Upon opening the box, I was greeted by a user’s manual and some black foam. Beneath the foam sheet, I was presented with a beautiful glossy-black mouse tucked neatly into more protective foam. I lifted the mouse out to inspect it and noted that while the majority of the mouse was glossy, the sides where you would grip the DM1 FPS were matte and somewhat textured.

Further inspection of the mouse brought to my attention two buttons on the left side, presumably programmable, as well as a shield-shaped button behind the mouse wheel. As I continued to look over the DM1 FPS, I  was surprised to see that Dream Machines outfitted this mouse with a paracord/shoelace style cable. As an added touch, Dream Machines provides a backup set of mouse feet in the box, which I appreciate.

Setup

This section won’t be long; this is pretty much a plug-and-play device. The DM1 FPS, like many gaming mice, is USB. I plugged the mouse into my computer and was immediately able to move my cursor around.

At first, the DPI was too high, and I was flinging my cursor all over the screen.  I consulted my manual to find that I could press the shield-shaped button to cycle through several pre-set DPIs profiles. Then I clicked through and found the DPI that felt right. I also noted that the mouse wheel LED changed color with each DPI profile change.

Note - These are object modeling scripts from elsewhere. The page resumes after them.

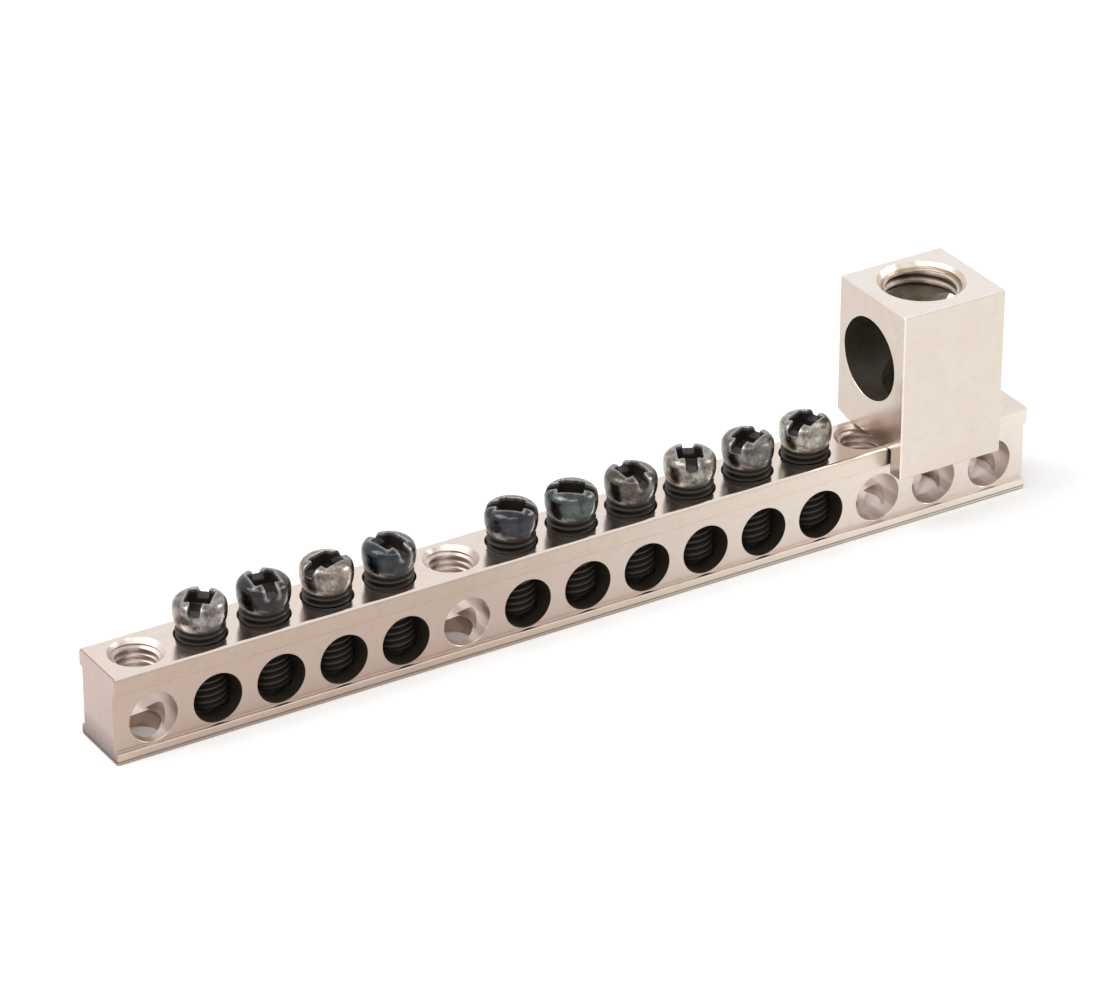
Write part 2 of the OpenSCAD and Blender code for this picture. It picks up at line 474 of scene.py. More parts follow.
def port_cutter(x):
    out = BAR_W / 2 + BEYOND
    wide = PORT_R + PORT_RIM
    outline = [(0, -out), (wide, -out), (wide, -FACE_Y), (PORT_R, -FACE_Y + PORT_RIM),
               (PORT_R, FACE_Y - PORT_RIM), (wide, FACE_Y), (wide, out), (0, out)]
    return placed(turned("port", outline), x, 0, PORT_Z, turn=(90, "X"))


shaped(bar, gathered("ports", [port_cutter(x) for x in ports.values()]), "DIFFERENCE")
print("bar faces with its ports:", len(bar.data.polygons))

# %% [markdown]
# Each screw hole comes from above: a countersunk mouth, the thread, and below it the point of the
# drill, or a hole right through the floor where the bar is fixed down. The holes that stand empty
# show their thread, so those are cut with a tap's form. It ends just below the crown of the port,
# and a plain bore goes on from there, so that the two holes cross in clean edges. Where a screw
# fills the hole, a plain bore is enough, and it lets that screw slide without touching. Its mouth
# is narrower too, because no ring shows round a fitted screw in the photograph.

# %% Tap the screw holes
SCREW_HOLE_R = 3.225
PILOT_R = 2.75
PILOT_FLOOR = 0.8
POINT_ANGLE = 118
DRILL_POINT = PILOT_R / math.tan(math.radians(POINT_ANGLE / 2))
TAP_Z = PILOT_FLOOR + DRILL_POINT
THREAD_PITCH = 25.4 / 28
THREAD_FROM = 7.6
RUN_OUT = 0.2
MOUTH = 0.42
MOUTH_LEAD = 0.75
FITTED_MOUTH = 0.2
CREST_MOUTH_R = 2.95
OVERLAP = 0.5
LIMIT_R = 5
MOUNTED = (1, 6)
TAPPED = (1, 6, 13, 15)


def plug(name, radius, low, high):
    """A plain closed cylinder."""
    return turned(name, [(0, low), (radius, low), (radius, high), (0, high)])


def mouth_outline(radius, mouth, low, top):
    return [(0, low), (radius, low), (radius, top - mouth), (radius + mouth, top),
            (radius + mouth, top + BEYOND), (0, top + BEYOND)]


def tapped_cutter():
    """A countersunk mouth, the tap's thread and the plain bore below it."""
    hole = threaded_rod("tap", SCREW_HOLE_R, PILOT_R, THREAD_PITCH, THREAD_FROM, BAR_H)
    shaped(hole, plug("limit", LIMIT_R, THREAD_FROM, BAR_H + BEYOND), "INTERSECT")
    mouth = SCREW_HOLE_R + MOUTH - CREST_MOUTH_R
    shaped(hole, turned("mouth", mouth_outline(CREST_MOUTH_R, mouth, BAR_H - MOUTH_LEAD, BAR_H)), "UNION")
    plain = [(0, TAP_Z), (SCREW_HOLE_R, TAP_Z), (SCREW_HOLE_R, THREAD_FROM),
             (PILOT_R, THREAD_FROM + RUN_OUT), (0, THREAD_FROM + RUN_OUT)]
    return shaped(hole, turned("plain", plain), "UNION")


def floor_cutter(position):
    """The pilot drill's own hole: right through the floor, or its point in it."""
    top = TAP_Z + OVERLAP
    if position in MOUNTED:
        return plug("pilot", PILOT_R, -BEYOND, top)
    return turned("point", [(0, TAP_Z - DRILL_POINT), (PILOT_R, TAP_Z), (PILOT_R, top), (0, top)])


def screw_hole_cutter(position, x):
    if position in TAPPED:
        hole = tapped_cutter()
    else:
        hole = turned("bore", mouth_outline(SCREW_HOLE_R, FITTED_MOUTH, TAP_Z, BAR_H))
    return placed(shaped(hole, floor_cutter(position), "UNION"), x)


shaped(bar, gathered("screw_holes", [screw_hole_cutter(n, x) for n, x in ports.items()]), "DIFFERENCE")
print("bar faces after tapping:", len(bar.data.polygons))

# %% [markdown]
# ## The lug
# The lug is one thick piece of the same kind of section: a tall block with a short leg that hooks
# down over the bar's front, and an underside that rises a little behind the bar. It is sawn to
# length like the bar, so the same helper draws it.

# %% Draw the lug
LUG_CORNER = 0.34
LEG_TIP_CORNER = 0.1
LEG_ROOT_CORNER = 0.15
HEEL_CORNER = 0.2
LUG_SAWN_EDGE = 0.16
LEG_GAP = 0.5
LEG_INNER_Y = -BAR_W / 2 - LEG_GAP
HEEL_RUN, HEEL_RISE = 2.3, 0.7
lug_x = (lug_low.x + lug_high.x) / 2


def lug_section():
    return rounded([
        (lug_low.y, lug_low.z, LUG_CORNER), (LEG_INNER_Y, lug_low.z, LEG_TIP_CORNER),
        (LEG_INNER_Y, BAR_H, LEG_ROOT_CORNER), (lug_high.y - HEEL_RUN, BAR_H, 0),
        (lug_high.y, BAR_H + HEEL_RISE, HEEL_CORNER),
        (lug_high.y, lug_high.z, LUG_CORNER), (lug_low.y, lug_high.z, LUG_CORNER),
    ])


lug = drawn_bar("lug_body", lug_section(), lug_low.x, lug_high.x, LUG_SAWN_EDGE)
print("lug section points:", len(lug_section()), "- middle of the lug in x:", round(lug_x, 2))

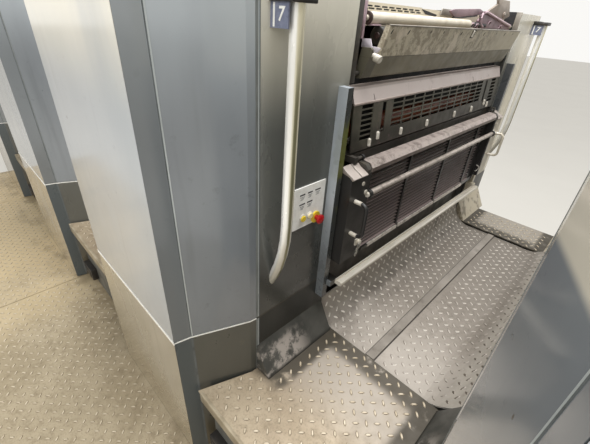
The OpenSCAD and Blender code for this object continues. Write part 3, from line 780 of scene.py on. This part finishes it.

With the mouse feeling good, I wanted to play around with the software. Unfortunately, plugging in the mouse does not immediately install the software as a driver. For some, this is negative; for me, I appreciate that.

Dream Machines DM1 FPS Software
The software is intuitive, though you have to download it separately.

Playing with the Software

I went out to Dream Machines’ website, found the correct software for the DM1 FPS, and installed it. I opened it up and was greeted with all the options I wanted. In the center of the user interface was a picture of the DM1 FPS with numbers pointing to each button. On the left was a key explaining what each button was. Also on the left-hand side of the user interface were options to assign macros, change the report rate, or change general system settings.

On the right side of the GUI were the settings I cared about. On the top right, I could select how many DPI profiles I wanted to have on the mouse. Stock was six; I downgraded to three. Next, you can choose what the DPI is for each of those profiles using sliders, and below that, you can change the light effects for the mouse wheel. Additionally, you can assign a color in the mouse wheel for each profile.

With setup out of the way, I was ready to put this mouse to the test.

Dream Machines DM1 FPS Blood Red
DM1 FPS in Blood Red

Initial Impressions – Playing

The DM1 FPS is geared to those playing games like CS:GO, Rainbow 6, Overwatch, Apex Legends, Fortnite, etc. That does not mean I didn’t play other games with it, but I primarily stuck to what the mouse was made for. Focusing on FPS games meant marathon sessions of Paladins.

Bumpy Start

My first game did not go how I had hoped. I played poorly, and my aim was everywhere. This slump went on for another two or three games. I was super disappointed. I had set up the DM1 FPS with the exact same profile I had on my Logitech.

When I went to pick up my Logitech to plug it back in, I noticed something. The weight of the Logitech felt much heavier. I cracked out my kitchen scale and was surprised to see that the DM1 FPS came in at 83 grams, while the Logitech came in at 126 grams.

Simple Fix

I popped back into the software for the DM1 FPS and halved my DPI setting from 800 to 400. The next game I flew through with a KDA of 7.

I played Paladins pretty much nonstop with the DM1 FPS for two weeks. In between Paladins sessions, I put a few hours into World of Warcraft and a handful of strategy and puzzle games. The mouse performed great. While it may be optimized for FPS games, it is a suitable mouse all around.

Fits Like a Glove

The final thing I will talk about with the DM1 FPS is the feel. The mid-hump symmetrical design fits my hand like a glove. The shoelace cable is the unsung hero of this mouse. The cable glides and dances across my mouse pad in a way that makes the mouse seem wireless. Every mouse should have a paracord/shoelace cable if they are not wireless.

The Final Verdict

Put bluntly, my Logitech is now in storage. That is nothing against the Logitech. It’s a great mouse; I just love playing with the DM1 FPS.

Dream Machines packaged top-end technology with an excellent form factor and robust software to put out one kick-ass mouse. If you primarily play FPS games and are in the market for a new mouse, I would recommend you look this way. The price point is very competitive at around $60. For serious gamers, it wouldn’t be unfathomable to pick up a DM1 FPS just for first-person shooters and to use your current mouse for everything else.

Though I cannot say enough good things about the DM1 FPS, I do have to bring some potential negatives to light. The first is the fit in your hand. This mouse is definitely made for people with large hands. If you have medium hands, you can get away with it, but if you have small hands, it will be a no go. 

The second potential negative is the lack of programmable buttons. If you play World of Warcraft and are used to mapping your spells to a keypad on the side of your mouse, you won’t have a good time. Again, this mouse is meant for FPS games, so a lack of utility in the way of programmable buttons shouldn’t be a surprise.

Neither of those negatives should be deal-breakers for the majority of folks.

I recommend this mouse so much that I just ordered a second one.